Ma è la scuola l'ultima vera frontiera della difesa del dialetto. Alle medie di Terno d'Isola, sempre in provincia di Bergamo, il dialetto si impara da anni. «Testi, poesie e film in bergamasco – spiega Luciano Ravasio, l'insegnante, - per raccontare la nostra campagna e le sue tradizioni». Altre lezioni in dialetto si svolgono regolarmente in Lombardia alle elementari di Torre Boldone, Bagnatica, Brusaporto, Villa di Serio (tutti paesi in provincia di Bergamo, ndR), e in alcune scuole del Veneto. In una elementare non statale di Treviso, di ispirazione cattolica, il dialetto è diventato addirittura materia di studio obbligatoria.
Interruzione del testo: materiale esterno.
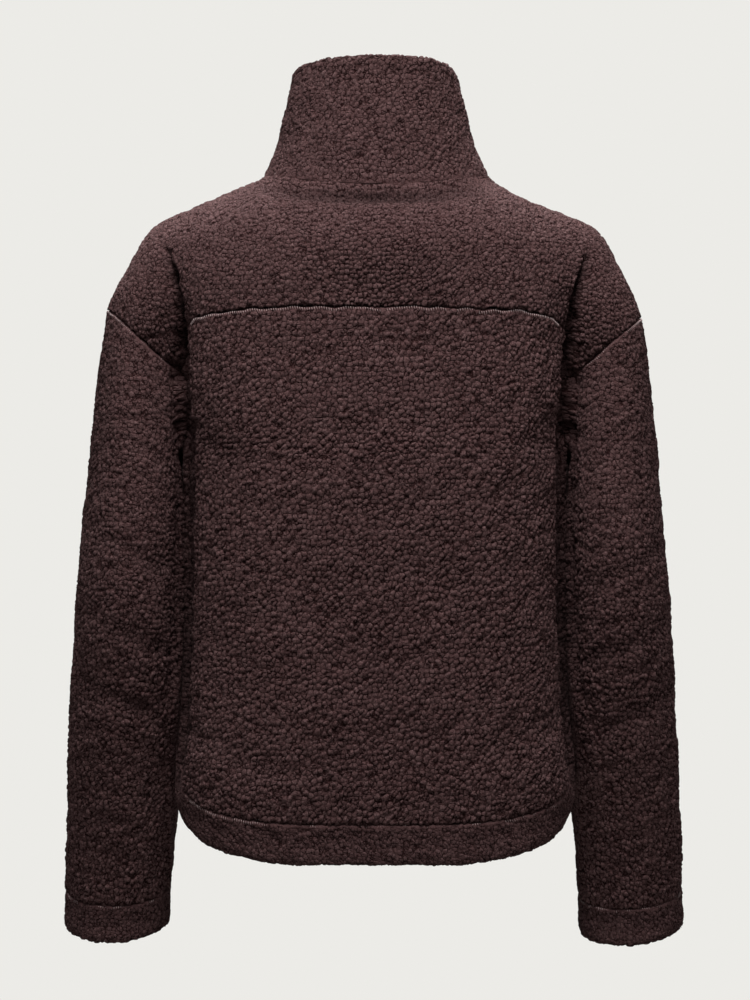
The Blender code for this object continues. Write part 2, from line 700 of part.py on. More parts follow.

Ha potuto farlo, spiegano, grazie all'autonomia concessa per legge a tutti gli istituti scolastici, che prevede per ogni corso di studi che il 20 per cento delle ore che costituiscono i “curricula” possa essere diverso dalle materie istituzionali. Mentre in molte regioni italiane si fanno corsi di dialetto, sia pure non scolastici, come a Bologna dove il “Caurs ed Bulgnais” è molto seguito da gente di ogni età.
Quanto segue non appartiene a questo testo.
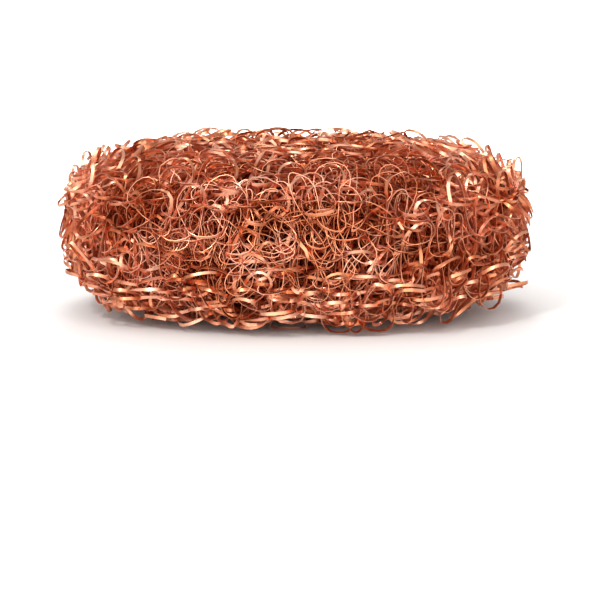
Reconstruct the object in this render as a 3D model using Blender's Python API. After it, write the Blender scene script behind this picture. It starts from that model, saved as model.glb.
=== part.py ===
# A copper scourer: a sleeve knitted from one flat copper ribbon and turned over itself into
# an oval pad, with a tuck in the middle of each side. The knit of the outer turn is modelled
# loop by loop, and the turns inside it are one solid. Metres, +Z up. The origin is under the
# middle of the pad, on the surface that it rests on, with the long way of the pad along X.

import math

import bmesh
import bpy
import numpy as np
from mathutils import Matrix, Vector, noise

# Outer size of the pad, over the loops of the knit.
PAD_LENGTH = 0.096
PAD_DEPTH = 0.079
PAD_THICKNESS = 0.0355

# Fullness of the outlines from above and from the side: 2 is an ellipse, more is squarer.
PLAN_FULLNESS = 2.4
SIDE_FULLNESS = 3.1

# How far the loops underneath are pressed flat by the pad's own weight.
PRESSED_FLAT = 0.0019

# The tuck in the middle of each side, where the sleeve turns back into the pad.
TUCK_DEPTH = 0.010
TUCK_RADIUS = 0.0095

# How far the turns inside close up again at the bottom of each tuck.
TUCK_FILL = 0.0018

# The rolled turns: the pleats that gather into each tuck, and the grooves between turns.
PLEAT_COUNT = 14
PLEAT_HEIGHT = 0.0009
TURN_GROOVE_DEPTH = 0.0013
TURN_GROOVE_WIDTH = 0.003
RIM_GROOVE_LEVEL = 0.012
FACE_GROOVE_RADIUS = 0.024

# The ribbon: how wide its flat side is, how deep it is under that, and how far it twists.
RIBBON_WIDTH = 0.0015
RIBBON_THICKNESS = 0.0007
RIBBON_TWIST = 0.5

# The knit: loops round the pad, the step from course to course, how tall and how round a
# loop is, how far its ends stand out over its legs, and its unevenness.
LOOPS_ROUND = 24
COURSE_STEP = 0.0090
LOOP_RISE = 0.0077
LOOP_ROUNDNESS = 0.21
LOOP_STANDOUT = 0.0014
KNIT_START_RADIUS = 0.012
UNEVENNESS = 0.0014
NOISE_SIZE = 0.014
NOISE_SEED = 7

# The turns inside lie this far under the lowest loops, and every so many loops one leg
# reaches down to them and this much further.
TURNS_CLEARANCE = 0.0011
LOOPS_PER_CATCH = 29
CATCH_DEPTH = 0.0022

COPPER_COLOUR = (0.83, 0.36, 0.22, 1.0)
COPPER_ROUGHNESS = 0.3

POINTS_PER_LOOP = 8
TURN_COLUMNS = 40
TURN_ROWS = 14
MERIDIAN_SAMPLES = 400
RIM_SHARE = 0.7
NORMAL_STEP = 0.0008
TWIST_SIZE = 0.008
RIBBON_SECTION = ((-0.5, 0.5), (0.5, 0.5), (0.0, -0.5))


def clear_scene():
    for obj in list(bpy.data.objects):
        bpy.data.objects.remove(obj, do_unlink=True)


def copper():
    material = bpy.data.materials.new("copper_ribbon")
    material.use_nodes = True
    shader = material.node_tree.nodes["Principled BSDF"]
    shader.inputs["Base Color"].default_value = COPPER_COLOUR
    shader.inputs["Metallic"].default_value = 1.0
    shader.inputs["Roughness"].default_value = COPPER_ROUGHNESS
    return material


def power_of(value, fullness):
    return math.copysign(abs(value) ** (2 / fullness), value)


def bump(distance, width):
    return math.exp(-((distance / width) ** 2))


class PadForm:
    # The smooth form that the middle of the knit follows. A point on it is given by the
    # turn round the pad, in radians, and by how far along the sleeve it lies, in metres
    # from the upper tuck over the rim to the lower tuck.

    def __init__(self):
        self.inset = LOOP_STANDOUT + RIBBON_THICKNESS / 2
        self.half_length = PAD_LENGTH / 2 - self.inset
        self.half_depth = PAD_DEPTH / 2 - self.inset
        self.mean_radius = (self.half_length + self.half_depth) / 2
        self.half_thickness = (PAD_THICKNESS + PRESSED_FLAT) / 2 - self.inset
        self.middle = (PAD_THICKNESS - PRESSED_FLAT) / 2
        angles = np.linspace(math.pi / 2, -math.pi / 2, MERIDIAN_SAMPLES)
        self.reach = np.array([power_of(math.cos(a), SIDE_FULLNESS) for a in angles])
        self.reach[[0, -1]] = 0.0
        self.level = np.array([self.level_at(r, a) for r, a in zip(self.reach, angles)])
        steps = np.hypot(np.diff(self.reach * self.mean_radius), np.diff(self.level))
        self.travel = np.concatenate([[0.0], np.cumsum(steps)])
        self.sleeve_length = float(self.travel[-1])

    def level_at(self, reach, angle):
        side = math.copysign(1.0, math.sin(angle))
        level = self.half_thickness * abs(math.sin(angle)) ** (2 / SIDE_FULLNESS)
        level -= TUCK_DEPTH * bump(reach * self.mean_radius, TUCK_RADIUS)
        return self.middle + side * level

    def smooth_point(self, turn, along):
        reach = float(np.interp(along, self.travel, self.reach))
        level = float(np.interp(along, self.travel, self.level))
        x = self.half_length * power_of(math.cos(turn), PLAN_FULLNESS)
        y = self.half_depth * power_of(math.sin(turn), PLAN_FULLNESS)
        return Vector((x * reach, y * reach, level))

    def outward(self, turn, along):
        angle = NORMAL_STEP / self.half_depth
        above = self.smooth_point(turn, along - NORMAL_STEP)
        down = self.smooth_point(turn, along + NORMAL_STEP) - above
        across = self.smooth_point(turn + angle, along) - self.smooth_point(turn - angle, along)
        return down.cross(across).normalized()

    def along_at_radius(self, radius):
        # How far along the sleeve its upper side is this far from the pad's middle.
        upper = slice(0, MERIDIAN_SAMPLES // 2)
        return float(np.interp(radius / self.mean_radius, self.reach[upper], self.travel[upper]))


def settled(form, turn, along, height):
    # A point this high over the smooth form, moved by the pleats that spread from the tucks
    # and die out before the rim, by the grooves that part the turns, and by the unevenness.
    smooth = form.smooth_point(turn, along)
    radius = math.hypot(smooth.x, smooth.y)
    rim_share = min(radius / form.half_depth, 1.0)
    height += PLEAT_HEIGHT * math.cos(PLEAT_COUNT * turn) * 4 * rim_share * (1 - rim_share)
    height -= TURN_GROOVE_DEPTH * bump(radius - FACE_GROOVE_RADIUS, TURN_GROOVE_WIDTH)
    if rim_share > RIM_SHARE:
        height -= TURN_GROOVE_DEPTH * bump(smooth.z - RIM_GROOVE_LEVEL, TURN_GROOVE_WIDTH)
    uneven = noise.noise_vector(smooth / NOISE_SIZE) * UNEVENNESS
    return smooth + form.outward(turn, along) * height + uneven


def wrapped_grid(name, columns, rows, place):
    # A grid primitive whose vertices go where place(column, row) says, with the edges that
    # then meet welded together and any open end filled.
    skin = bmesh.new()
    bmesh.ops.create_grid(skin, x_segments=columns, y_segments=rows, size=0.5)
    for vertex in skin.verts:
        column = round((vertex.co.x + 0.5) * columns)
        row = round((vertex.co.y + 0.5) * rows)
        vertex.co = place(column, row)
    bmesh.ops.remove_doubles(skin, verts=skin.verts, dist=1e-6)
    bmesh.ops.holes_fill(skin, edges=skin.edges)
    bmesh.ops.recalc_face_normals(skin, faces=skin.faces)
    mesh = bpy.data.meshes.new(name)
    skin.to_mesh(mesh)
    skin.free()
    return bpy.data.objects.new(name, mesh)


def inner_turns(form):
    # The surface of the turns inside, just under the knit.
    depth = LOOP_STANDOUT + RIBBON_THICKNESS / 2 + TURNS_CLEARANCE

    def place(column, row):
        turn = 2 * math.pi * (column % TURN_COLUMNS) / TURN_COLUMNS
        along = form.sleeve_length * row / TURN_ROWS
        if row in (0, TURN_ROWS):
            side = 1 if row == 0 else -1
            return form.smooth_point(0.0, along) - Vector((0, 0, side * (depth - TUCK_FILL)))
        return settled(form, turn, along, -depth)

    return wrapped_grid("scourer", TURN_COLUMNS, TURN_ROWS, place)


def ribbon_frame(form, loops):
    # The middle of the ribbon after this many loops, and the way its flat side faces. The
    # ribbon goes round and round the pad, a course further at each round. Every loop runs
    # up behind the course before it, over in front, and down behind it again.
    phase = 2 * math.pi * loops
    start = form.along_at_radius(KNIT_START_RADIUS)
    turn = 2 * math.pi * (loops + LOOP_ROUNDNESS * math.sin(2 * phase)) / LOOPS_ROUND
    along = start + COURSE_STEP * loops / LOOPS_ROUND - LOOP_RISE * math.cos(phase)
    height = LOOP_STANDOUT * math.cos(2 * phase)
    behind = max(-math.cos(2 * phase), 0.0)
    if int(loops) % LOOPS_PER_CATCH == 0 and loops % 1 < 0.5:
        height -= CATCH_DEPTH * behind
    return settled(form, turn, along, height), form.outward(turn, along)


def outer_knit(form):
    knit_length = form.sleeve_length - 2 * form.along_at_radius(KNIT_START_RADIUS)
    loops = round(knit_length / COURSE_STEP) * LOOPS_ROUND
    steps = loops * POINTS_PER_LOOP
    frames = [ribbon_frame(form, (step + 0.5) / POINTS_PER_LOOP) for step in range(steps + 1)]

    def place(column, row):
        middle, outward = frames[column]
        way = frames[min(column + 1, steps)][0] - frames[max(column - 1, 0)][0]
        twist = RIBBON_TWIST * noise.noise(middle / TWIST_SIZE)
        rise = Matrix.Rotation(twist, 3, way) @ outward
        across = way.cross(rise).normalized()
        side, high = RIBBON_SECTION[row % len(RIBBON_SECTION)]
        spot = middle + across * side * RIBBON_WIDTH + rise * high * RIBBON_THICKNESS
        spot.z = max(spot.z, (RIBBON_SECTION[0][1] - high) * RIBBON_THICKNESS)
        return spot

    return wrapped_grid("knit", steps, len(RIBBON_SECTION), place)


def centre_over_origin(knit, pad):
    # The unevenness of the knit leaves its outline a little off the middle.
    places = np.array([vertex.co for vertex in knit.data.vertices])
    middle = (places.min(axis=0) + places.max(axis=0)) / 2
    for obj in (knit, pad):
        obj.data.transform(Matrix.Translation((-middle[0], -middle[1], 0.0)))


def main():
    clear_scene()
    noise.seed_set(NOISE_SEED)
    form = PadForm()
    collection = bpy.data.collections.new("copper_scourer")
    bpy.context.scene.collection.children.link(collection)
    helpers = bpy.data.collections.new("joined_pieces")
    bpy.context.scene.collection.children.link(helpers)
    pad = inner_turns(form)
    knit = outer_knit(form)
    centre_over_origin(knit, pad)
    collection.objects.link(pad)
    helpers.objects.link(knit)
    pad.data.materials.append(copper())
    knit.hide_render = True
    knit.display_type = "WIRE"
    join = pad.modifiers.new("knit", "BOOLEAN")
    join.operation = "UNION"
    join.solver = "MANIFOLD"
    join.object = knit


main()
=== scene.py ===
# Copper scourer: an oval pad of knitted copper ribbon, seen from just above its front.
# The knit is made at its real size: every turn of the sleeve is one long run of loops that
# follows a path wound round the pad, from the tuck on top to the tuck underneath.

import math

import bpy
import numpy as np
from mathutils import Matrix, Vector, noise


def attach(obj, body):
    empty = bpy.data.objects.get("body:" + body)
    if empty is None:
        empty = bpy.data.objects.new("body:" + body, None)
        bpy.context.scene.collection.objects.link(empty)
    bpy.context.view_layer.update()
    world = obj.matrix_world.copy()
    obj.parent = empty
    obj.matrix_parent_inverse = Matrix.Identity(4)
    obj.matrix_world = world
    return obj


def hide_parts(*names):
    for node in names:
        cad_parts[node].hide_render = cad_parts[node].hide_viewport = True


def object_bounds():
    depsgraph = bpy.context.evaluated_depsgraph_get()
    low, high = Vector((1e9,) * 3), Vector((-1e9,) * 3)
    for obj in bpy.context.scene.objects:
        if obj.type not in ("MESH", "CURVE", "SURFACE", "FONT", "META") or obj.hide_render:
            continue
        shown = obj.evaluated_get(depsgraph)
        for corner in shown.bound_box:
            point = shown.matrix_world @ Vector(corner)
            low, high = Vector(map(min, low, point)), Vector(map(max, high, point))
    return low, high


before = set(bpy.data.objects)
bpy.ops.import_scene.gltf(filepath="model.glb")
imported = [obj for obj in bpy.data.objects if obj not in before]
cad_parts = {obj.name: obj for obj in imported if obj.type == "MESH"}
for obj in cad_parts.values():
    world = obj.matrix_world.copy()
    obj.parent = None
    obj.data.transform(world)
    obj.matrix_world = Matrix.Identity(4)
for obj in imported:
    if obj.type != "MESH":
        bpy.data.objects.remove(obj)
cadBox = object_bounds()
mm = 0.001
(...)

In Friuli ci hanno provato addirittura con una legge regionale a introdurre l'obbligo del dialetto friulano. Anzi, della lingua friulana, la “marilenghe”, la madrelingua, come la chiamano. Guai a chiamarla dialetto. E non solo nelle scuole, un'ora di friulano la settimana, ma anche negli uffici pubblici, che avrebbero dovuto stendere gli atti anche in friulano, e nei consigli delle istituzioni locali, dove gli interventi avrebbero dovuto essere fatti, oltre che in italiano, anche in friulano. Ma la legge regionale, voluta dalla precedente giunta di centrosinistra guidata da Riccardi Illy, è stata bocciata nel maggio scorso dalla Corte Costituzionale che l'ha giudicata illegittima. I comitati autonomisti hanno annunciato ricorsi al Capo dello Stato e all'Unione Europea.
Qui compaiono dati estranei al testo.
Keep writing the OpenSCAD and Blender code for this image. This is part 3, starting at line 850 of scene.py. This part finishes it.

Ma lo stop della consulta non ha frenato le spinte leghiste. Alcuni senatori del Carroccio hanno preparato una legge per inserire il dialetto tra le materie da studiare a scuola. Il ministro dell'agricoltura Luca Zaia, che ogni tanto tiene comizi in dialetto, è uno dei più fieri sostenitori del progetto: «Le lingue sono ricchezze che appartengono ai popoli e non alle burocrazie. Penso al mio veneto. È una lingua usata in modo trasversale rispetto alle varie classi della società. Si parla nei consigli di amministrazione, nelle aziende, nelle fabbriche, a tutti i livelli. È il significato di mille anni di storia e non la difesa di una volontà dell'amarcord. Dietro la difesa identitaria c'è la difesa di una cultura, di una tradizione, della storia del nostro popolo».
Cita l'imperatore Adriano, il ministro, che definisce come «uno dei più grandi». «Lui diceva che aveva sempre governato in latino ma pensando in greco, cioè in quella che considerava la sua lingua madre». Anche per l'oste Ivano «si pensa e ci si arrabbia in dialetto, poi casomai si traduce in italiano». Il vero problema, spiega l'attore veneziano Lino Toffolo, «è che per noi l'italiano è la prima lingua straniera».
Va anche detto che non tutti i dialetti, da Nord a Sud, sono ritenuti uguali. Il viceministro leghista Roberto Castelli, per esempio, trova «una cosa insopportabile, che dà fastidio» che in televisione «parlino tutti in romaesco». Perfino nella fiction su papa Giovanni XXIII. «Era un bergamasco verace, e sentirlo parlare con l'accento romanesco è storicamente sbagliato».